Data section:
+++

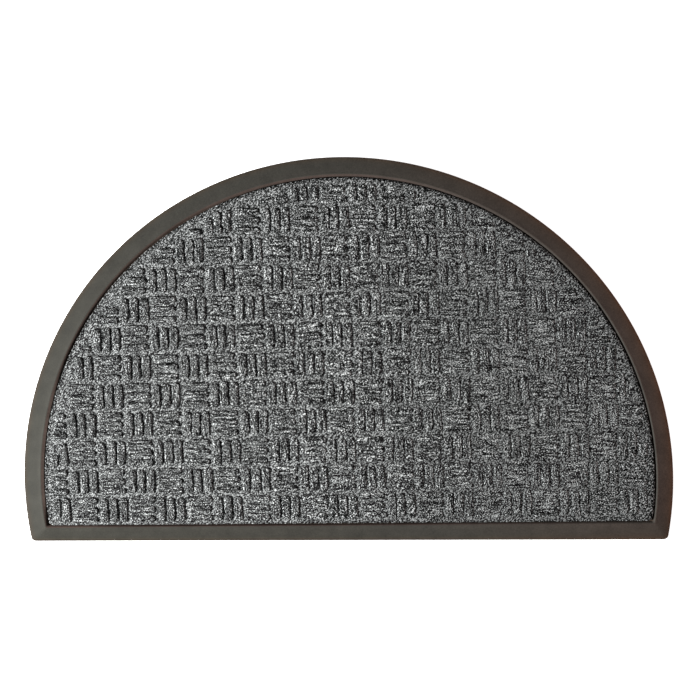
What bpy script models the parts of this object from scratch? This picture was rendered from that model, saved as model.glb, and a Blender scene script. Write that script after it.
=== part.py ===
"""Half round doormat: a moulded rubber backing with a bevelled border, and a needle-punched
carpet inlay whose pile is embossed in a parquet of three upright bars beside three level ones.

Metres, +Z up. The underside lies on z = 0, X runs along the straight edge and +Y is towards the
arc. The origin is under the middle of the outline's bounding box. Each piece is drawn about the
centre of its arc.
"""

import math

import bmesh
import bpy
from mathutils import Matrix, Vector

# Outline: a disc cut by a straight edge a little below its centre
RADIUS = 0.375
EDGE_BELOW_CENTRE = 0.070
DEPTH = RADIUS + EDGE_BELOW_CENTRE
DISC_CENTRE = Vector((0.0, EDGE_BELOW_CENTRE - DEPTH / 2, 0.0))
ARC_STEPS = 96
CORNER_STEPS = 4

# Rubber backing, from the rim to the recess: (inset from the outline, height, corner radius,
# share of the recess's turn and shift)
FLOOR_THICKNESS = 0.0020
CREST_HEIGHT = 0.0057
BACKING_SECTION = (
    (0.0000, 0.0000, 0.0060, 0.0),
    (0.0000, 0.0010, 0.0060, 0.0),
    (0.0005, 0.0015, 0.0056, 0.0),
    (0.0173, 0.0053, 0.0030, 1.0),
    (0.0184, CREST_HEIGHT, 0.0028, 1.0),
    (0.0193, 0.0056, 0.0026, 1.0),
    (0.0198, 0.0051, 0.0025, 1.0),
    (0.0207, FLOOR_THICKNESS, 0.0025, 1.0),
)
RECESS_TURN = math.radians(0.25)  # against the outline, about the disc's centre
RECESS_SHIFT = Vector((0.0012, 0.0002, 0.0))
RECESS_NEARER_EDGE = 0.0009  # the border is narrower along the straight edge

# Carpet inlay: it lies loosely in the recess, with a groove left all round it
BED_GAP = 0.0003
CARPET_TURN = math.radians(0.28)
CARPET_SHIFT = Vector((0.0018, 0.0004, 0.0))
CARPET_RADIUS = RADIUS - 0.0228
CARPET_BELOW_CENTRE = EDGE_BELOW_CENTRE - 0.0205
CARPET_CORNER = 0.0060
CARPET_TOP = 0.0058
CARPET_SECTION = (
    (0.0000, FLOOR_THICKNESS + BED_GAP, CARPET_CORNER, 0.0),
    (0.0000, CARPET_TOP - 0.0016, CARPET_CORNER, 0.0),
    (0.0005, CARPET_TOP - 0.0007, CARPET_CORNER, 0.0),
    (0.0018, CARPET_TOP, CARPET_CORNER, 0.0),
)

# Parquet: square cells of three bars each, upright and level cells in turn
CELL = 0.03338
BARS_IN_CELL = 3
CELL_ORIGIN = Vector((-0.0060, 0.0374))  # middle of an upright cell, from the arc's centre
PARQUET_TURN = math.radians(0.55)  # from the carpet's straight edge
CELLS_EACH_WAY = 12
BAR_PITCH = CELL / BARS_IN_CELL
BAR_HALF_WIDTH = 0.0045
BAR_HALF_LENGTH = 0.0144
BAR_SLOPE = 0.0019  # how far each side leans in
BAR_HEIGHT = 0.0022
BAR_ROOT = 0.0004  # sunk into the sheet before the union
ARC_MARGIN = 0.0062  # left flat inside the carpet's arc
EDGE_MARGIN = 0.0020  # left flat along its straight edge
NARROWEST_BAR = 0.6  # of the full width


def clear_scene():
    for obj in list(bpy.data.objects):
        bpy.data.objects.remove(obj)


def collection(name):
    made = bpy.data.collections.new(name)
    bpy.context.scene.collection.children.link(made)
    return made


def material(name, colour, roughness, metallic=0.0):
    made = bpy.data.materials.new(name)
    made.use_nodes = True
    shader = made.node_tree.nodes["Principled BSDF"]
    shader.inputs["Base Color"].default_value = (*colour, 1.0)
    shader.inputs["Roughness"].default_value = roughness
    shader.inputs["Metallic"].default_value = metallic
    return made


def placed_object(name, mesh, turn=0.0, shift=Vector()):
    """An object of the mesh, which is drawn about its arc's centre, turned and moved there."""
    data = bpy.data.meshes.new(name)
    mesh.to_mesh(data)
    mesh.free()
    made = bpy.data.objects.new(name, data)
    made.location = DISC_CENTRE + shift
    made.rotation_euler.z = turn
    return made


def half_round(radius, below_centre, corner):
    """Points of a disc cut by a straight edge, its two corners rounded, about its centre."""
    corner_y = corner - below_centre
    corner_x = math.sqrt((radius - corner) ** 2 - corner_y**2)
    tangent = math.atan2(corner_y, corner_x)
    arcs = (
        (0.0, 0.0, radius, tangent, math.pi - tangent, ARC_STEPS),
        (-corner_x, corner_y, corner, math.pi - tangent, 1.5 * math.pi, CORNER_STEPS),
        (corner_x, corner_y, corner, -0.5 * math.pi, tangent, CORNER_STEPS),
    )
    points = []
    for x, y, size, start, end, steps in arcs:
        for step in range(steps + 1):
            angle = start + (end - start) * step / steps
            points.append(Vector((x + size * math.cos(angle), y + size * math.sin(angle), 0.0)))
    closed = zip(points, points[-1:] + points[:-1])
    return [point for point, before in closed if (point - before).length > 1e-6]


def lofted(name, radius, below_centre, section, turn=0.0, shift=Vector()):
    """A closed solid through the section's rings, its lowest and its last ring filled flat."""
    mesh = bmesh.new()
    rings = []
    for inset, height, corner, share in section:
        up = Vector((0.0, 0.0, height))
        turned = Matrix.Rotation(share * RECESS_TURN, 3, "Z")
        below = below_centre - inset + share * RECESS_NEARER_EDGE
        outline = half_round(radius - inset, below, corner)
        moved = [turned @ point + share * RECESS_SHIFT + up for point in outline]
        rings.append([mesh.verts.new(point) for point in moved])
    mesh.faces.new(reversed(rings[0]))
    mesh.faces.new(rings[-1])
    for lower, upper in zip(rings, rings[1:]):
        for index in range(len(lower)):
            mesh.faces.new((lower[index - 1], lower[index], upper[index], upper[index - 1]))
    return placed_object(name, mesh, turn, shift)


def clear_of_edge(middle, half_length, half_width, along):
    """The bar cut back from the straight edge, in its length if it is upright, else in its width."""
    reach = half_length * abs(along.y) + half_width * abs(along.x)
    past_edge = max(0.0, EDGE_MARGIN - CARPET_BELOW_CENTRE - (middle.y - reach))
    middle = middle + Vector((0.0, past_edge / 2))
    if abs(along.y) > abs(along.x):
        half_length -= past_edge / 2
    else:
        half_width -= past_edge / 2
    return middle, half_length, half_width


def clear_of_arc(middle, half_length, half_width, along):
    """The bar cut back in its length until both its sides end inside the arc's margin."""
    radius = CARPET_RADIUS - ARC_MARGIN
    start, end = -half_length, half_length
    for side in (-half_width, half_width):
        point = middle + side * along.orthogonal()
        reach = point.dot(along) ** 2 - point.length_squared + radius**2
        half_chord = math.sqrt(max(0.0, reach))
        start = max(start, -point.dot(along) - half_chord)
        end = min(end, -point.dot(along) + half_chord)
    return middle + (start + end) / 2 * along, (end - start) / 2


def parquet_bars():
    """(middle, direction, half length, half width) of each bar, about the arc's centre."""
    turn = Matrix.Rotation(PARQUET_TURN, 2)
    bars = []
    for row in range(-CELLS_EACH_WAY, CELLS_EACH_WAY + 1):
        for column in range(-CELLS_EACH_WAY, CELLS_EACH_WAY + 1):
            upright = (row + column) % 2 == 0
            along = turn @ (Vector((0.0, 1.0)) if upright else Vector((1.0, 0.0)))
            cell = CELL_ORIGIN + turn @ Vector((column, row)) * CELL
            for bar in range(BARS_IN_CELL):
                middle = cell + (bar - (BARS_IN_CELL - 1) / 2) * BAR_PITCH * along.orthogonal()
                middle, half_length, half_width = clear_of_edge(
                    middle, BAR_HALF_LENGTH, BAR_HALF_WIDTH, along
                )
                middle, half_length = clear_of_arc(middle, half_length, half_width, along)
                if half_length >= half_width >= NARROWEST_BAR * BAR_HALF_WIDTH:
                    bars.append((middle, along, half_length, half_width))
    return bars


def bars_mesh():
    """Every bar as a block whose sides and ends lean in, its root sunk below the sheet's top."""
    mesh = bmesh.new()
    root_lean = -BAR_SLOPE * BAR_ROOT / BAR_HEIGHT
    for middle, along, half_length, half_width in parquet_bars():
        turned = Matrix.Rotation(math.atan2(along.y, along.x), 4, "Z")
        place = Matrix.Translation((*middle, CARPET_TOP)) @ turned
        for vertex in bmesh.ops.create_cube(mesh, size=2.0)["verts"]:
            top = vertex.co.z > 0.0
            lean = BAR_SLOPE if top else root_lean
            vertex.co.x *= half_length - lean
            vertex.co.y *= half_width - lean
            vertex.co.z = BAR_HEIGHT if top else -BAR_ROOT
            vertex.co = place @ vertex.co
    return mesh


def rubber_backing(parts):
    backing = lofted("rubber_backing", RADIUS, EDGE_BELOW_CENTRE, BACKING_SECTION)
    backing.data.materials.append(material("dark_rubber", (0.070, 0.066, 0.058), 0.62))
    backing.data.shade_smooth()
    backing.data.set_sharp_from_angle(angle=math.radians(35))
    parts.objects.link(backing)


def carpet_inlay(parts, cutters):
    bars = placed_object("parquet_bars", bars_mesh(), CARPET_TURN, CARPET_SHIFT)
    bars.hide_render = True
    bars.display_type = "WIRE"
    cutters.objects.link(bars)
    size = CARPET_RADIUS, CARPET_BELOW_CENTRE
    carpet = lofted("carpet_inlay", *size, CARPET_SECTION, CARPET_TURN, CARPET_SHIFT)
    carpet.data.materials.append(material("grey_needle_punch", (0.125, 0.125, 0.125), 0.95))
    parts.objects.link(carpet)
    raised = carpet.modifiers.new("parquet", "BOOLEAN")
    raised.operation = "UNION"
    raised.object = bars


def main():
    clear_scene()
    parts = collection("half_round_doormat")
    cutters = collection("cutters")
    rubber_backing(parts)
    carpet_inlay(parts, cutters)


main()
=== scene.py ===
"""Half round doormat, dressed: a moulded rubber tray and the needle-punched carpet in it.

The measures repeat the CAD's, in metres. Each piece is drawn about the centre of its arc.
"""

import math

import bpy
import numpy as np
from mathutils import Matrix, Vector
from mathutils.geometry import delaunay_2d_cdt


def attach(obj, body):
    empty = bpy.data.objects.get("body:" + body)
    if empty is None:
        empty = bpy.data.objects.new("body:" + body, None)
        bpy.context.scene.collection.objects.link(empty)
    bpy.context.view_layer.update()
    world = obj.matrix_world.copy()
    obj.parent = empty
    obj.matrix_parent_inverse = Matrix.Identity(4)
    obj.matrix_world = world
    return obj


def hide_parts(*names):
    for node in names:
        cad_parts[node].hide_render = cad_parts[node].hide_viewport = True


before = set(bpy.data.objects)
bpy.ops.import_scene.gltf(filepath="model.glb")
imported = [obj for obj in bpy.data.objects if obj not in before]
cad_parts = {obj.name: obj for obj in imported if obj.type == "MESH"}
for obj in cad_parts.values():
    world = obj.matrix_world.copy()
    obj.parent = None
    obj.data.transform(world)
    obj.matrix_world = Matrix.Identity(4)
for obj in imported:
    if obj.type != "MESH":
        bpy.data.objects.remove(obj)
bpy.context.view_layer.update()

# Outline: a disc cut by a straight edge a little below its centre
RADIUS = 0.375
EDGE_BELOW_CENTRE = 0.070
DISC_CENTRE = Vector((0.0, EDGE_BELOW_CENTRE - (RADIUS + EDGE_BELOW_CENTRE) / 2, 0.0))

# Rubber: (inset from the outline, height, corner radius), from the underside to the crest
FLOOR_THICKNESS = 0.0020
BORDER_SECTION = (
    (0.00030, 0.00000, 0.0058),
    (0.00000, 0.00020, 0.0060),
    (0.00000, 0.00080, 0.0060),
    (0.00010, 0.00110, 0.0059),
    (0.00035, 0.00133, 0.0057),
    (0.00080, 0.00154, 0.0055),
    (0.00300, 0.00205, 0.0051),
    (0.00600, 0.00274, 0.0046),
    (0.00900, 0.00343, 0.0041),
    (0.01200, 0.00412, 0.0036),
    (0.01500, 0.00480, 0.0032),
    (0.01660, 0.00519, 0.0031),
    (0.01740, 0.00544, 0.0030),
    (0.01800, 0.00563, 0.0029),
    (0.01850, 0.00570, 0.0028),
)
# From the crest to the recess, where a groove is left round the carpet and where it is filled
OPEN_GROOVE = (
    (0.01890, 0.00566, 0.0027),
    (0.01920, 0.00552, 0.0026),
    (0.01950, 0.00525, 0.0025),
    (0.01980, 0.00480, 0.0025),
    (0.02050, 0.00320, 0.0025),
    (0.02075, 0.00240, 0.0025),
    (0.02100, FLOOR_THICKNESS, 0.0025),
)
SHALLOW_GROOVE = (
    (0.01900, 0.00565, 0.0027),
    (0.01950, 0.00552, 0.0026),
    (0.02000, 0.00534, 0.0025),
    (0.02080, 0.00506, 0.0025),
    (0.02180, 0.00472, 0.0025),
    (0.02270, 0.00440, 0.0025),
    (0.02300, FLOOR_THICKNESS, 0.0025),
)
# How far the groove is filled, by the angle about the disc's centre, in degrees
GROOVE_FILLED = (
    (0, 0.2),
    (20, 0.3),
    (45, 0.4),
    (60, 0.65),
    (112, 0.70),
    (120, 0.50),
    (156, 0.50),
    (164, 1.0),
    (184, 1.1),
    (188, 0.4),
    (192, 0.0),
    (300, 0.0),
    (345, 0.2),
    (360, 0.2),
)
RECESS_TURN = math.radians(0.25)  # against the outline, about the disc's centre
RECESS_SHIFT = 0.0012, 0.0002
RECESS_NEARER_EDGE = 0.0009  # the border is narrower along the straight edge
RECESS_INSET = 0.0171  # from here in, the border follows the recess
TRAY_STEPS = 400, 90, 9  # along the arc, the straight edge and each corner

# The rubber's colour at the left, in the middle and at the right: painted light, darker at the
# left and lighter and redder at the right, evening out the key light's falloff and as painted warm
# light from the right
BORDER_COLOURS = (0.0240, 0.0233, 0.0194), (0.0323, 0.0300, 0.0257), (0.0495, 0.0355, 0.0295)
# In the recess, painted light as well: redder at the left, painted warm light on the walls that
# face right, and darker and greener at the right, painted to match the key light on the walls that
# face left
RECESS_COLOURS = (0.0440, 0.0310, 0.0260), (0.0430, 0.0310, 0.0265), (0.0360, 0.0340, 0.0300)
# Painted light too: near the straight edge the colour is taken less far towards the right one
NEAR_EDGE = -0.215, -0.185  # over this Y, the straight edge's colour nears the arc's
NEAR_EDGE_SHARE = 0.75  # of the way to the right, for the straight edge's colour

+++

What you need to do:
Exactly as written, please reproduce the lines from the first line of the data to the line containing "CORNER_STEPS = 4", inclusive, and nothing else.

Answer to this task:
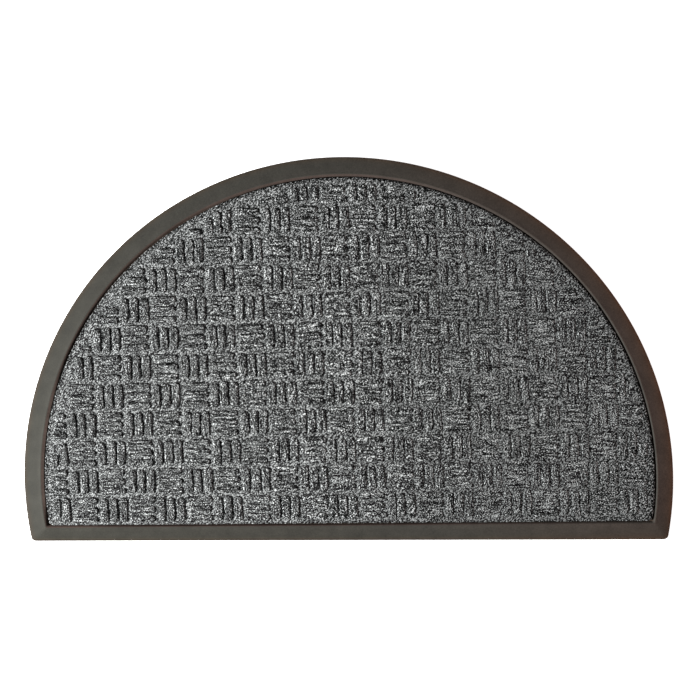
What bpy script models the parts of this object from scratch? This picture was rendered from that model, saved as model.glb, and a Blender scene script. Write that script after it.
=== part.py ===
"""Half round doormat: a moulded rubber backing with a bevelled border, and a needle-punched
carpet inlay whose pile is embossed in a parquet of three upright bars beside three level ones.

Metres, +Z up. The underside lies on z = 0, X runs along the straight edge and +Y is towards the
arc. The origin is under the middle of the outline's bounding box. Each piece is drawn about the
centre of its arc.
"""

import math

import bmesh
import bpy
from mathutils import Matrix, Vector

# Outline: a disc cut by a straight edge a little below its centre
RADIUS = 0.375
EDGE_BELOW_CENTRE = 0.070
DEPTH = RADIUS + EDGE_BELOW_CENTRE
DISC_CENTRE = Vector((0.0, EDGE_BELOW_CENTRE - DEPTH / 2, 0.0))
ARC_STEPS = 96
CORNER_STEPS = 4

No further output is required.